§ Instructions to follow
Please restate, exactly as written, the lines running from the beginning of the material through the line that has "SUN_DISTANCE = 3" in it.

§ Material
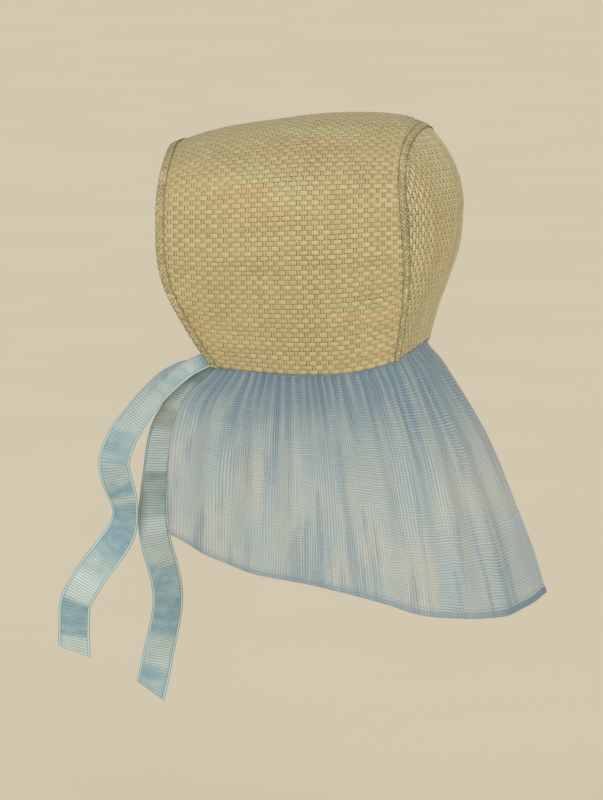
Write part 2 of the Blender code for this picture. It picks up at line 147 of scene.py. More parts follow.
# Sections of the cape for each gather, the drift of its soft folds and the share down that has
# the closest rows
GATHER_SAMPLES = 4.3
FOLD_DRIFT = 0.12
DRIFT_WAVES = 3
CLOSE_ROWS = 0.16
# Rows in that share and in the rest down to the hem
CLOSE_COUNT = 30
FALL_COUNT = 44
# How far the gathers stray and fall off down the cape, with the number of draws round it
GATHER_STRAY, STRAY_KNOTS = 0.35, 24
GATHER_LEAST, DEPTH_KNOTS = 0.55, 90
GATHER_REACH, REACH_KNOTS = (0.12, 0.34), 60
GATHER_SHARPNESS = 0.8
GATHER_START = 0.03
# Rows of the hem after its stitches, and the share of the cape's length over which it thickens
HEM_ROWS = 6
HEM_EDGE = 0.010
# Sections of a tie, the places of its points across it besides those of the selvedge's inner
# edge, the roundness of its lengthwise fold, and how soon its sides turn from it
TIE_SECTIONS = 600
TIE_PLACES = (0.7, 0.5, 0.3, 0.12)
SELVEDGE_PLACES = (1, 0.985, 0.93)
FOLD_ROUND = 0.04
FOLD_TURN = 8
# Points measured along an edge, half round the brim for its length and for equal steps, along
# the neck's sides and behind it, and over the back
EDGE_SAMPLES = 2001
HALF_SAMPLES = 400
ARC_SAMPLES = 161
NECK_SAMPLES = 80
REAR_SAMPLES = 60
BACK_SAMPLES = (161, 41)
# Starts of the random draws
BRIM_SEED, BACK_SEED, BINDING_SEED, SEAM_SEED, CAPE_SEED = 11, 23, 31, 37, 41

# Strength and colour of the sky, and each sun's turn from the camera, height, strength, softness
SKY_STRENGTH = 0.60
SKY_COLOUR = (0.96, 0.98, 1.0, 1.0)
SUNS = (
    ("key sun", -45, 46, 0.35, 50),
    ("fill sun", 35, 26, 0.35, 60),
    ("front sun", 0, 7, 1.75, 5),
)
FLOOR_RINGS = (0.0, 0.3, 0.6, 1.0, 2.0, 5.0, 12.0)
FLOOR_SPOKES = 64
PICTURE_HEIGHT = 800
SENSOR_WIDTH = 36.0
SUN_DISTANCE = 3

# Sections of the brim: share of its depth, drop of the ridge and of the neck edge below the crown
# as shares of its height, and half widths as shares of half of its width
BRIM_COLUMNS = ("depth", "ridge_drop", "neck_drop", "widest", "neck")
BRIM_SECTIONS = (
    (0.00, 0.134, 0.912, 1.000, 0.620),
    (0.12, 0.088, 0.950, 1.000, 0.650),
    (0.22, 0.061, 0.972, 1.005, 0.674),
    (0.40, 0.032, 0.986, 1.010, 0.735),
    (0.57, 0.008, 0.992, 1.010, 0.772),
    (0.75, 0.000, 0.981, 1.000, 0.770),
    (0.85, 0.004, 0.960, 0.990, 0.740),
    (0.92, 0.016, 0.938, 0.980, 0.705),
    (1.00, 0.058, 0.900, 0.967, 0.670),
)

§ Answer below
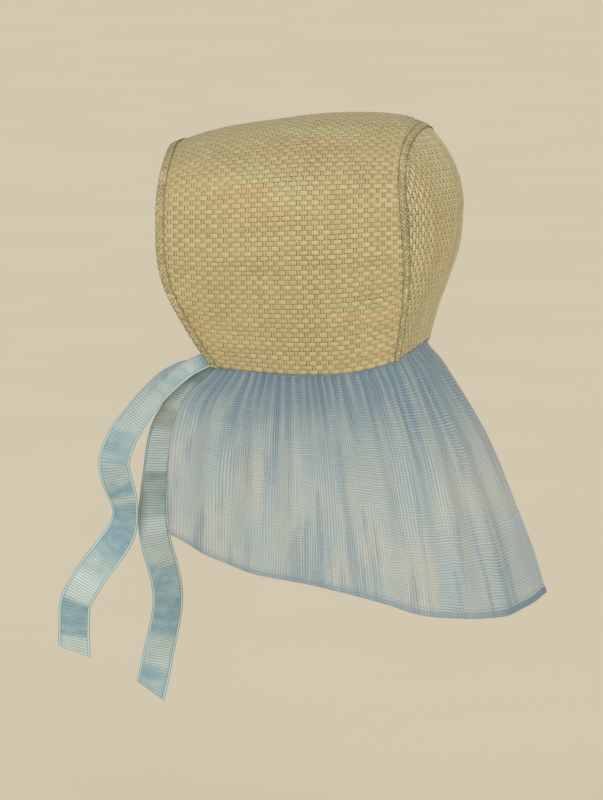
Write part 2 of the Blender code for this picture. It picks up at line 147 of scene.py. More parts follow.
# Sections of the cape for each gather, the drift of its soft folds and the share down that has
# the closest rows
GATHER_SAMPLES = 4.3
FOLD_DRIFT = 0.12
DRIFT_WAVES = 3
CLOSE_ROWS = 0.16
# Rows in that share and in the rest down to the hem
CLOSE_COUNT = 30
FALL_COUNT = 44
# How far the gathers stray and fall off down the cape, with the number of draws round it
GATHER_STRAY, STRAY_KNOTS = 0.35, 24
GATHER_LEAST, DEPTH_KNOTS = 0.55, 90
GATHER_REACH, REACH_KNOTS = (0.12, 0.34), 60
GATHER_SHARPNESS = 0.8
GATHER_START = 0.03
# Rows of the hem after its stitches, and the share of the cape's length over which it thickens
HEM_ROWS = 6
HEM_EDGE = 0.010
# Sections of a tie, the places of its points across it besides those of the selvedge's inner
# edge, the roundness of its lengthwise fold, and how soon its sides turn from it
TIE_SECTIONS = 600
TIE_PLACES = (0.7, 0.5, 0.3, 0.12)
SELVEDGE_PLACES = (1, 0.985, 0.93)
FOLD_ROUND = 0.04
FOLD_TURN = 8
# Points measured along an edge, half round the brim for its length and for equal steps, along
# the neck's sides and behind it, and over the back
EDGE_SAMPLES = 2001
HALF_SAMPLES = 400
ARC_SAMPLES = 161
NECK_SAMPLES = 80
REAR_SAMPLES = 60
BACK_SAMPLES = (161, 41)
# Starts of the random draws
BRIM_SEED, BACK_SEED, BINDING_SEED, SEAM_SEED, CAPE_SEED = 11, 23, 31, 37, 41

# Strength and colour of the sky, and each sun's turn from the camera, height, strength, softness
SKY_STRENGTH = 0.60
SKY_COLOUR = (0.96, 0.98, 1.0, 1.0)
SUNS = (
    ("key sun", -45, 46, 0.35, 50),
    ("fill sun", 35, 26, 0.35, 60),
    ("front sun", 0, 7, 1.75, 5),
)
FLOOR_RINGS = (0.0, 0.3, 0.6, 1.0, 2.0, 5.0, 12.0)
FLOOR_SPOKES = 64
PICTURE_HEIGHT = 800
SENSOR_WIDTH = 36.0
SUN_DISTANCE = 3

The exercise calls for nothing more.